━━ SUPPLIED INFORMATION

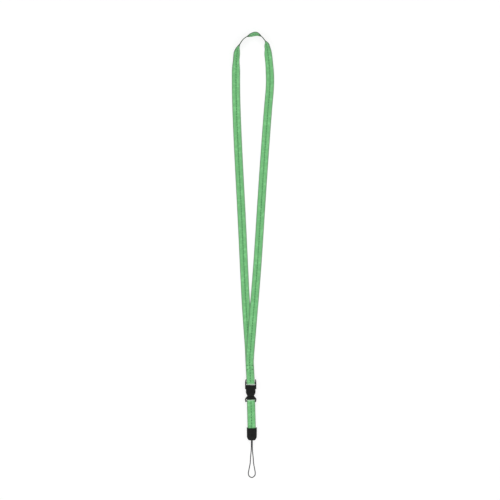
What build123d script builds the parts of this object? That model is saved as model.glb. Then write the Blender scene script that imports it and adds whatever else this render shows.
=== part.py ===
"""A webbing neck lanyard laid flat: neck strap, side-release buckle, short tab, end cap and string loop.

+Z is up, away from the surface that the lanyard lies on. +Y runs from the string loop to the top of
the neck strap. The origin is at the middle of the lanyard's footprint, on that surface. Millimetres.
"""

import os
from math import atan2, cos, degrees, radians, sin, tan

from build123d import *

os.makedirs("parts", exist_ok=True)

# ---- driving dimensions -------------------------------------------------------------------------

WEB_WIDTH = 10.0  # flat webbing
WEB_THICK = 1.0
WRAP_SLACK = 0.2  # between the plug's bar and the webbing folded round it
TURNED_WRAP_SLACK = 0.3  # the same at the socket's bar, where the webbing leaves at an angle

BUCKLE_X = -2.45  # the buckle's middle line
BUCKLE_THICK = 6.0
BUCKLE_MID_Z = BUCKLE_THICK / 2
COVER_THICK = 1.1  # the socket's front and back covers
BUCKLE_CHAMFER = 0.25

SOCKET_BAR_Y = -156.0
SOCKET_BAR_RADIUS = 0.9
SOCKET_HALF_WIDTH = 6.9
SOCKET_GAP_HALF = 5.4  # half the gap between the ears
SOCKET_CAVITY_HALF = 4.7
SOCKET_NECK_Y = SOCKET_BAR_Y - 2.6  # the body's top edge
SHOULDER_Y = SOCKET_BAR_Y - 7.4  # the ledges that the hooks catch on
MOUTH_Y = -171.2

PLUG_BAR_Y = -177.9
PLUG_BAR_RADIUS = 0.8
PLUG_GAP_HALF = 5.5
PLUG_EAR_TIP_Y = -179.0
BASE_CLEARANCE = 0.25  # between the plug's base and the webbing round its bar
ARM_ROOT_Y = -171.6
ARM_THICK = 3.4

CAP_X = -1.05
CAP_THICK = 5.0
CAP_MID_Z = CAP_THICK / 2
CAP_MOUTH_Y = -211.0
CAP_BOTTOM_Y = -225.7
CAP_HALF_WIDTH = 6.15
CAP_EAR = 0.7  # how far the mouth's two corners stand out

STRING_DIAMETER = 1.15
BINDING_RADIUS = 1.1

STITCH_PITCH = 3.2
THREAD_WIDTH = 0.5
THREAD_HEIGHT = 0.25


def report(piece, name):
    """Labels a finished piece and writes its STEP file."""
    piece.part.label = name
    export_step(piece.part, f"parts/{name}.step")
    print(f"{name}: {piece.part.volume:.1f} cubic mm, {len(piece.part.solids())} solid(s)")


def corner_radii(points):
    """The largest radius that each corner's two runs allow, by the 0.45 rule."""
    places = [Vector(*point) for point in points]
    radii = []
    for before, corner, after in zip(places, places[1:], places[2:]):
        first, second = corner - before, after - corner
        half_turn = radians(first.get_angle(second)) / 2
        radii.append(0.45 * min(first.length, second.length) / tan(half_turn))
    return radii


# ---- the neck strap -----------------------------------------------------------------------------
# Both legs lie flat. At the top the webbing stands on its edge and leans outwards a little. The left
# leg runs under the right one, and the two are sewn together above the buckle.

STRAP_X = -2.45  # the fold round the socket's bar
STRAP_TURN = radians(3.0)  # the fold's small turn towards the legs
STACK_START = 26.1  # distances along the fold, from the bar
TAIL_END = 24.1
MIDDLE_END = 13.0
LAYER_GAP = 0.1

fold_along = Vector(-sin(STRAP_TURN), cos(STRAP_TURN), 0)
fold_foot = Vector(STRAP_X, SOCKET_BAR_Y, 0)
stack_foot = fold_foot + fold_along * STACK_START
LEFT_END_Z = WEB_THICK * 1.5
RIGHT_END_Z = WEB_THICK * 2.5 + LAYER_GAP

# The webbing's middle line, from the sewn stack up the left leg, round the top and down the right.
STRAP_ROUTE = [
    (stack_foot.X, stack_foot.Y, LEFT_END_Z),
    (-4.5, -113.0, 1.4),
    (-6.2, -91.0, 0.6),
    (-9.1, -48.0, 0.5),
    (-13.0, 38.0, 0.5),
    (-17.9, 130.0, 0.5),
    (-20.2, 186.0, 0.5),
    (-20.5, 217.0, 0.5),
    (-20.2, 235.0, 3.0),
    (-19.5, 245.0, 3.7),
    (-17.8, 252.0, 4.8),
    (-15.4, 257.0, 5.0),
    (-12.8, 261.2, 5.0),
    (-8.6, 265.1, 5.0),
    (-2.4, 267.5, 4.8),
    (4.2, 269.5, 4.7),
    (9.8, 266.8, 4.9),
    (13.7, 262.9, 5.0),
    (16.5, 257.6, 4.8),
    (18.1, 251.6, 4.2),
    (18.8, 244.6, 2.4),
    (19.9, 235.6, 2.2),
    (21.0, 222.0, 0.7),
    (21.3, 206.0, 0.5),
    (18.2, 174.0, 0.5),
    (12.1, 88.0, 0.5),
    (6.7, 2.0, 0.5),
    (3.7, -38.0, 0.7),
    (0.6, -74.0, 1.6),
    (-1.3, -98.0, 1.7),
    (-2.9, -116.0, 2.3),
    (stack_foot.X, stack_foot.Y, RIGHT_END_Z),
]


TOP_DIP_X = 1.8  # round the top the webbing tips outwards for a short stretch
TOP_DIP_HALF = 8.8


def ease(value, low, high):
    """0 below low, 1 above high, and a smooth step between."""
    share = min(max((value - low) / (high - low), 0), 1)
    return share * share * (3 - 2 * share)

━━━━

*CHALLENGE:* Looking at the material above, please copy exactly every line from its first line through the line containing "THREAD_HEIGHT = 0.25", with both ends included and nothing else.

*OUTPUT:*
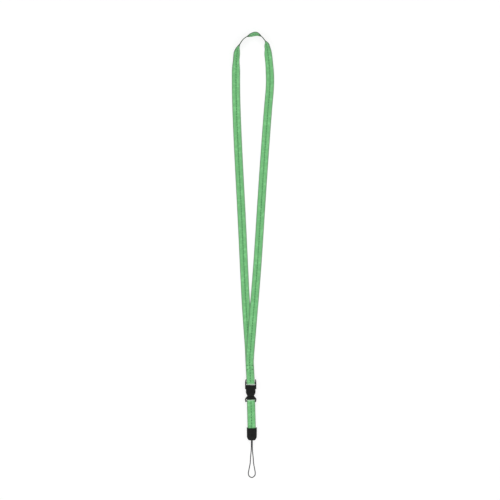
What build123d script builds the parts of this object? That model is saved as model.glb. Then write the Blender scene script that imports it and adds whatever else this render shows.
=== part.py ===
"""A webbing neck lanyard laid flat: neck strap, side-release buckle, short tab, end cap and string loop.

+Z is up, away from the surface that the lanyard lies on. +Y runs from the string loop to the top of
the neck strap. The origin is at the middle of the lanyard's footprint, on that surface. Millimetres.
"""

import os
from math import atan2, cos, degrees, radians, sin, tan

from build123d import *

os.makedirs("parts", exist_ok=True)

# ---- driving dimensions -------------------------------------------------------------------------

WEB_WIDTH = 10.0  # flat webbing
WEB_THICK = 1.0
WRAP_SLACK = 0.2  # between the plug's bar and the webbing folded round it
TURNED_WRAP_SLACK = 0.3  # the same at the socket's bar, where the webbing leaves at an angle

BUCKLE_X = -2.45  # the buckle's middle line
BUCKLE_THICK = 6.0
BUCKLE_MID_Z = BUCKLE_THICK / 2
COVER_THICK = 1.1  # the socket's front and back covers
BUCKLE_CHAMFER = 0.25

SOCKET_BAR_Y = -156.0
SOCKET_BAR_RADIUS = 0.9
SOCKET_HALF_WIDTH = 6.9
SOCKET_GAP_HALF = 5.4  # half the gap between the ears
SOCKET_CAVITY_HALF = 4.7
SOCKET_NECK_Y = SOCKET_BAR_Y - 2.6  # the body's top edge
SHOULDER_Y = SOCKET_BAR_Y - 7.4  # the ledges that the hooks catch on
MOUTH_Y = -171.2

PLUG_BAR_Y = -177.9
PLUG_BAR_RADIUS = 0.8
PLUG_GAP_HALF = 5.5
PLUG_EAR_TIP_Y = -179.0
BASE_CLEARANCE = 0.25  # between the plug's base and the webbing round its bar
ARM_ROOT_Y = -171.6
ARM_THICK = 3.4

CAP_X = -1.05
CAP_THICK = 5.0
CAP_MID_Z = CAP_THICK / 2
CAP_MOUTH_Y = -211.0
CAP_BOTTOM_Y = -225.7
CAP_HALF_WIDTH = 6.15
CAP_EAR = 0.7  # how far the mouth's two corners stand out

STRING_DIAMETER = 1.15
BINDING_RADIUS = 1.1

STITCH_PITCH = 3.2
THREAD_WIDTH = 0.5
THREAD_HEIGHT = 0.25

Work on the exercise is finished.